Herpes Zoster (Shingles)

         Shingles represents an episode of self-reinfection with the chicken pox virus, Varicella Zoster.  As children, we usually acquire chicken pox naturally through inhalation.  It presents with fever and a generalized rash characterized by blisters that are central (more on the trunk than the extremities) and in different stages of development (some are old and scabbed over, some are new, and some are in between).  The disease was first described by the Persian physician Muhammad ibn Zakariya ar-Razi (865–925) who distinguished it from the more deadly small pox.

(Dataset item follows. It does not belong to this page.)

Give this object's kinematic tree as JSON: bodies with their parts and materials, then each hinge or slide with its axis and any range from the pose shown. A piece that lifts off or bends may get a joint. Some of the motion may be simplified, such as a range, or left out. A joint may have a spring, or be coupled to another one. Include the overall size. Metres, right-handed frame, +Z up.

         The Varicella Zoster virus, which is extremely contagious, is usually acquired by inhaling contaminated air particles coughed by children with active chicken pox.  When the infection subsides, the virus goes to sleep inside the sensory nerve cells of the spinal cord and brain where it remains dormant for the rest of the individual’s life.  However, as individuals age and their immunity wanes, the virus tends to make occasional sorties from its hiding places, each time attacking one circumscribed skin zone innervated by one sensory nerve root.  This limited form of adult chicken pox is commonly known as Shingles.

         Shingles increases with age—the annual incidence of Shingles is about 1.2—3.4 cases per 1000 healthy younger adults and 3.9—11.8 cases per 1000 adults older than 65.  The consequences of Shingles are both acute and chronic.  Acutely, the eruption causes a painful misery to a large zone of skin on one side of the body and the blisters take about three weeks to dry up.  However, after the blisters dry up and heal, a residual, regional pain may continue on for weeks, months, or even years.  This lingering, electric, regional pain that follows a Shingles attack is called Post Zoster Neuralgia.

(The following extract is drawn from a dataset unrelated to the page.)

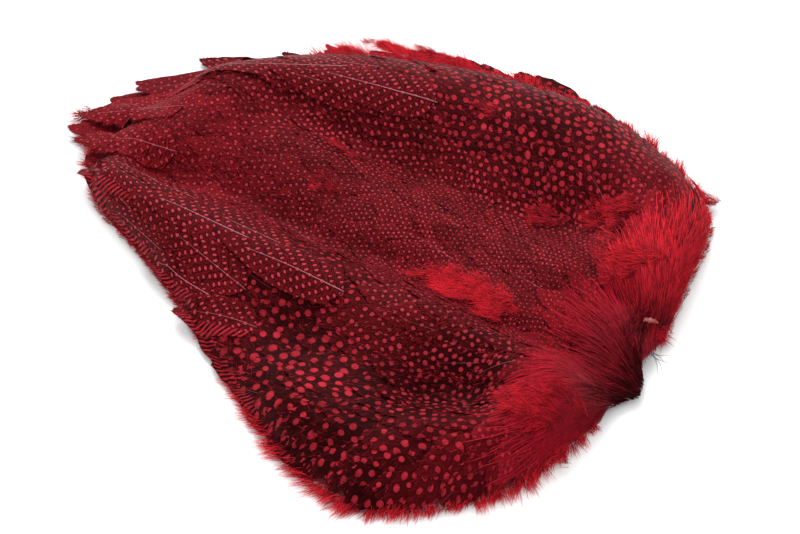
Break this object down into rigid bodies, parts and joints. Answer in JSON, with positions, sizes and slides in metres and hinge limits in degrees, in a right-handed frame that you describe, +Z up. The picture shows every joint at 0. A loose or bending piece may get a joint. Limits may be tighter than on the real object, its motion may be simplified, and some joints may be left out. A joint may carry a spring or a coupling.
{
  "type": "dyed guinea fowl skin with its feathers",
  "caption": "Whole dried guinea fowl skin with its plumage on, dyed red, with pale round spots, opened along the belly and laid flat with the back up.",
  "frame": {"origin": "centre of the overall box in plan, on the flat underside of the skin", "axes": "+X from the tail to the neck, +Y to the bird's left flank, +Z up out of the plumage"},
  "size_m": [0.3164, 0.2874, 0.0333],
  "materials": {
    "plumage": "soft overlapping contour feathers and down on a dried skin, dyed red, black between round red spots",
    "long_feather": "smooth close-webbed feather, near black, with rows of small red spots and a thin pale shaft"
  },
  "bodies": {
    "root": {"left_flank_feather_1": "long_feather", "left_flank_feather_2": "long_feather", "pelt": "plumage", "right_flank_feather_1": "long_feather", "right_flank_feather_2": "long_feather", "right_flank_feather_3": "long_feather", "right_flank_feather_4": "long_feather", "rump_feather_1": "long_feather", "rump_feather_2": "long_feather"}
  },
  "joints": []
}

         Post Zoster Neuralgia is caused by damage to the sensory nerves that collectively form the sensory nerve roots, which emerge out of the spinal cord or brain.  Apparently, as the virus multiplies in the cell bodies of these sensory nerves and then travels along the nerve highways to the skin, it inflicts damage along the way.  Some unfortunate victims may have to live with these ‘electric nerve pains’ for the rest of their lives.  Luckily, however, the lingering pains of Post Zoster Neuralgia are rare in individuals under 50 and tend to wear off quickly.  In older individuals, although the pains tend to wear off more slowly, up to 85% will usually become pain free one year after their Shingles.

         Treatment is of two types.  Preventive treatment is far superior and involves vaccination of older adults.  Abortive treatment involves giving antiviral medications that arrest the progression of the eruption and shorten the duration of the blistering and pain.       

The adult vaccine, Zostavax, was officially endorsed in 2007 for individuals 60 years or older.  It prevents about half the cases of expected Shingles and reduces the Post Zoster Neuralgia incidence by about two-thirds.  The vaccine contains a living virus that has been attenuated (rendered unaggressive and undamaging) by laboratory methods.  Nevertheless, it can attack individuals who have reduced immunity due to cancer, chemotherapy, cortisone, etc. or individuals with damaged skins due to trauma, burns, rashes, etc.

         Vaccination of children against chicken pox began in 1995 and has greatly reduced the incidence of natural infection.  As a consequence, when those vaccinated children become adults, they are expected to a) have less Shingles than those who had acquired the infection naturally and b) develop less Post Zoster Neuralgia as older adults.

         Abortive treatment of Shingles involves giving antiviral medications but the window of opportunity is narrow.  Medications such as Acyclovir inhibit viral replication inside the nerves, shorten the duration of the blistering, but may not reduce the incidence or duration of the Post Zoster Neuralgia.  Treatment is most effective when begun early and tends to lose its effects if given more than three days after the rash.

         Early Shingles symptoms may begin few hours to few days before the rash appears.  Unexplainable shooting, electric pains that affect one sensory nerve zone on one side of the body—such as face, trunk, or extremities— and do not cross over to the opposite side, should be clinically diagnosed as Shingles and treated before the typical rash appears.  Delaying treatment until the rash appears may result in poorer outcomes.

         Confusion between Shingles and Herpes is common because the viruses have similarities such as one-sided pains before the rashes appear and blisters in circumscribed skin areas.  However, the blisters of Herpes tend to be recurrent to the same spots, are of shorter durations (few days), develop in smaller areas (few blisters in an area as big as a coin), and seldom result in post herpetic neuralgias.  Shingles, on the other hand, affects larger skin areas and is not recurrent to the same spots.  While over a lifetime an individual may develop a maximum of three Shingles episodes, most herpes sufferers will experience numerous, recurring episodes of blistering to the very same locations.